§ **Task directions**
From the listing below, copy only the lines from the line that contains "obj.matrix_world = Matrix.Identity(4)" to the line that contains "return tuple(part *", counting those two lines as part of the copy.

>> Start Provided material

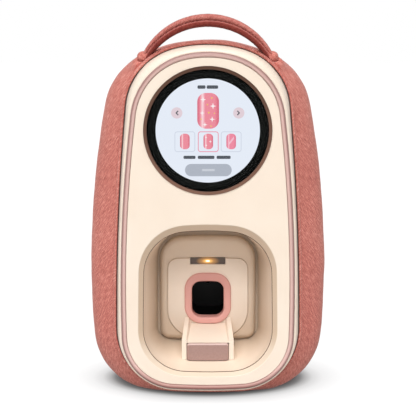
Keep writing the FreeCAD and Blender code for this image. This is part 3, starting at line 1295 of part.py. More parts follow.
def carriage():
    cup = block(-CUP_HALF, CUP_HALF, CUP_FRONT, CUP_REAR, CUP_LOW, CUP_TOP)
    half = CARTRIDGE_HALF + SOFT_GAP
    front, back = CARTRIDGE_DEPTHS
    cuts = [block(-half, half, front - SOFT_GAP, back + SOFT_GAP, CUP_LOW + 2.0, CUP_TOP + 1)]
    cuts.append(block(-half + 4, half - 4, front + 2.7, back - 2.7, CUP_LOW - 1, CUP_LOW + 3))
    cup = cup.cut(cuts)
    bearing_back = ROD_DEPTH + ROD_RADIUS + 1.6
    bearing = block(-12, 12, CUP_REAR - 0.5, bearing_back, ROD_LOW - 5, ROD_HIGH + 5)
    low = BELT_HEIGHT - BELT_RADIUS - BELT_THICKNESS
    clamp = block(-5, 5, bearing_back - 0.5, BELT_BACK + SOFT_GAP, low - 3.4, low + 4.0)
    ears = []
    for side in (-1, 1):
        middle = LATCH_DEPTH + side * (LATCH_WIDTH / 2 + SOFT_GAP + 1.4)
        ears.append(block(CUP_HALF - 1, LATCH_X + 2.4, middle - 1.4, middle + 1.4,
                          CUP_TOP - 10, LATCH_Z + 2.4))
    body = cup.fuse([bearing, clamp] + ears)
    cuts = [cross_rod(-13, 13, ROD_DEPTH, z, ROD_RADIUS + RUNNING) for z in (ROD_LOW, ROD_HIGH)]
    cuts.append(block(-6, 6, BELT_FRONT - SOFT_GAP, BELT_BACK + 1, low - SOFT_GAP,
                      low + BELT_THICKNESS + SOFT_GAP))
    cuts.append(rod(LATCH_X, LATCH_Z, LATCH_DEPTH - 12, LATCH_DEPTH + 12, 1.0 + RUNNING))
    return body.cut(cuts).removeSplitter()


def cartridge_latch():
    half = LATCH_WIDTH / 2
    barrel = rod(LATCH_X, LATCH_Z, LATCH_DEPTH - half, LATCH_DEPTH + half, 2.0)
    lever = block(LATCH_X - LATCH_LENGTH, LATCH_X, LATCH_DEPTH - half, LATCH_DEPTH + half,
                  LATCH_Z - 1.0, LATCH_Z + 1.0)
    tip = block(LATCH_X - LATCH_LENGTH, LATCH_X - LATCH_LENGTH + 5, LATCH_DEPTH - half,
                LATCH_DEPTH + half, LATCH_Z - 1.0, LATCH_Z + 2.6)
    latch = barrel.fuse([lever, tip])
    return latch.cut(rod(LATCH_X, LATCH_Z, LATCH_DEPTH - 12, LATCH_DEPTH + 12,
                         1.0 + RUNNING)).removeSplitter()


def latch_pin():
    reach = LATCH_WIDTH / 2 + SOFT_GAP + 2.8
    return rod(LATCH_X, LATCH_Z, LATCH_DEPTH - reach, LATCH_DEPTH + reach, 1.0)


# ================================================================ export
def main():
    os.makedirs("parts", exist_ok=True)
    save("fabric_cover", fabric_cover())
    save("fabric_hem", fabric_hem())
    save("rear_shell", rear_shell())
    save("front_frame", front_frame())
    frame_screws = screws(FRAME_SCREWS, LEDGE_DEPTH + LEDGE_THICKNESS + 2.2, FLANGE_BACK)
    save("case_screws", frame_screws + rear_screws() + base_screws())
    save("trim_ring", trim_ring())
    save("front_panel", front_panel())
    panel_screws = screws(PANEL_SCREWS, PANEL_FACE + 1.4, LEDGE_DEPTH + LEDGE_THICKNESS)
    panel_screws += screws(BOWL_SCREWS, PANEL_FACE + 1.9, BOWL_FRONT + BOWL_WALL)
    bay_screws = screws(BAY_SCREWS, BLOCK_DEPTH + 1.7, BOWL_BACK_FACE, LOW_HEAD_HEIGHT)
    save("panel_screws", panel_screws + bay_screws)
    save("display_bezel", display_bezel())
    save("board_screws", display_stack() + main_board() + port_board() + chassis_screws())
    save("recess_bowl", recess_bowl())
    save("bay_block", bay_block())
    save("bay_plate", bay_plate())
    led_parts()
    save("finger_port_collar", finger_port_collar())
    save("print_chamber", print_chamber())
    save("camera_module", camera_module())
    save("finger_rest", finger_rest())
    save("rest_button", rest_button())
    save("rest_button_spring", rest_button_spring())
    save("rest_button_switch", rest_button_switch())
    handle_parts()
    handle_lugs()
    save("base_plate", base_plate())
    save("feet", feet())
    save("battery_pack", battery_pack())
    save("speaker", speaker())
    save("rear_panel", rear_panel())
    save("cartridge_door", cartridge_door())
    save("door_hinge_pin", door_hinge_pin())
    save("power_button", power_button())
    save("power_socket", power_socket())
    save("print_chassis", print_chassis())
    save("slide_rails", slide_rails())
    save("lead_screw", lead_screw())
    save("stage_motor", stage_motor())
    save("cross_slide", cross_slide())
    save("guide_rods", guide_rods())
    save("belt_motor", belt_motor())
    save("motor_pulley", motor_pulley())
    save("idler_pulley", idler_pulley())
    save("idler_axle", idler_axle())
    save("drive_belt", drive_belt())
    save("ink_cartridge", ink_cartridge())
    save("carriage", carriage())
    save("cartridge_latch", cartridge_latch())
    save("latch_pin", latch_pin())


main()
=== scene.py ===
import json
from math import asin, atan2, cos, exp, hypot, pi, radians, sin, sqrt

import bmesh
import bpy
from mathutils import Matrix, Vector, noise


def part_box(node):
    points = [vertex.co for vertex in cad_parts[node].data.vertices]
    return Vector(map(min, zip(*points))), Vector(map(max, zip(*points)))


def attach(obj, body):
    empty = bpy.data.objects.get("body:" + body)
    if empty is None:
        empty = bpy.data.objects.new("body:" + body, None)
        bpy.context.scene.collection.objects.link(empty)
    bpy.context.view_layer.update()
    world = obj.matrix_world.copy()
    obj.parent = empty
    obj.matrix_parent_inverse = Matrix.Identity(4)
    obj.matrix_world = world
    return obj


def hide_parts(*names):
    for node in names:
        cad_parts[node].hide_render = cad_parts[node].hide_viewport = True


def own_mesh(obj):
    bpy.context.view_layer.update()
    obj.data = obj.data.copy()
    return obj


# A countertop nail printer in a padded fabric cover. Sizes in millimetres unless they say otherwise;
# the front faces -Y and depth is the distance behind the front face.

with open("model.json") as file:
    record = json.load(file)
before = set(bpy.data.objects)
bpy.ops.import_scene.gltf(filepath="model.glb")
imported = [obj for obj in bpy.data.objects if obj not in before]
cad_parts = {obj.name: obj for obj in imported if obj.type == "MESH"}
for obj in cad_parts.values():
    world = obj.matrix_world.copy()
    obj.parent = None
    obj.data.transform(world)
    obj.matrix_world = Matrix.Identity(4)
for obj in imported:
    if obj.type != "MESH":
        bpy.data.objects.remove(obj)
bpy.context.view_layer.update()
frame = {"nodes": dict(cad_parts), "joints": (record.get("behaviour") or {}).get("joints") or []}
nodes = frame["nodes"]
MM = 0.001
BODY_DEPTH = 160.0


def at(depth):
    """Y of a depth behind the front face."""
    return depth - BODY_DEPTH / 2


# ================================================================ materials
def hexed(text):
    """Linear colour of an sRGB hex value."""
    parts = [int(text[i:i + 2], 16) / 255 for i in (1, 3, 5)]
    return tuple(p / 12.92 if p <= 0.04045 else ((p + 0.055) / 1.055) ** 2.4 for p in parts) + (1.0,)


def darker(text, share):
    """Linear colour of an sRGB hex value, at a share of its brightness."""
    return tuple(part * share for part in hexed(text)[:3]) + (1.0,)


def add(tree, kind, settings=(), links=(), stops=()):
    """A node with its settings and links. Inputs go by name or number, other settings by attribute.
    stops are the (position, linear colour) pairs of a colour ramp, from low to high."""
    node = tree.nodes.new("ShaderNode" + kind)
    for name, value in dict(settings).items():
        if isinstance(name, str) and name not in node.inputs:
            setattr(node, name, value)
    for name, value in dict(settings).items():
        if isinstance(name, int) or name in node.inputs:
            node.inputs[name].default_value = value
    for name, source in dict(links).items():
        tree.links.new(source, node.inputs[name])
    for i, (position, colour) in enumerate(stops):
        elements = node.color_ramp.elements
        stop = elements[i] if i < 2 else elements.new(position)
        stop.position = position
        stop.color = colour
    return node


def new_finish(name, settings):
    """A material with only a surface shader, its node tree and that shader."""
    material = bpy.data.materials.new(name)
    material.use_nodes = True
    tree = material.node_tree
    tree.nodes.clear()
    surface = add(tree, "BsdfPrincipled", settings)
    add(tree, "OutputMaterial", links={"Surface": surface.outputs["BSDF"]})
    return material, tree, surface


def place(tree):
    """Coordinates on the object, in metres."""
    return add(tree, "TexCoord").outputs["Object"]


def tinted(tree, colour, share, tint):
    """Colour multiplied by the tint where share is 1."""
    mix = add(tree, "Mix", {"data_type": "RGBA", "blend_type": "MULTIPLY", 7: hexed(tint)},
              {0: share, 6: colour})
    return mix.outputs[2]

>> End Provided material

§ **Result of the task**
    obj.matrix_world = Matrix.Identity(4)
for obj in imported:
    if obj.type != "MESH":
        bpy.data.objects.remove(obj)
bpy.context.view_layer.update()
frame = {"nodes": dict(cad_parts), "joints": (record.get("behaviour") or {}).get("joints") or []}
nodes = frame["nodes"]
MM = 0.001
BODY_DEPTH = 160.0


def at(depth):
    """Y of a depth behind the front face."""
    return depth - BODY_DEPTH / 2


# ================================================================ materials
def hexed(text):
    """Linear colour of an sRGB hex value."""
    parts = [int(text[i:i + 2], 16) / 255 for i in (1, 3, 5)]
    return tuple(p / 12.92 if p <= 0.04045 else ((p + 0.055) / 1.055) ** 2.4 for p in parts) + (1.0,)


def darker(text, share):
    """Linear colour of an sRGB hex value, at a share of its brightness."""
    return tuple(part * share for part in hexed(text)[:3]) + (1.0,)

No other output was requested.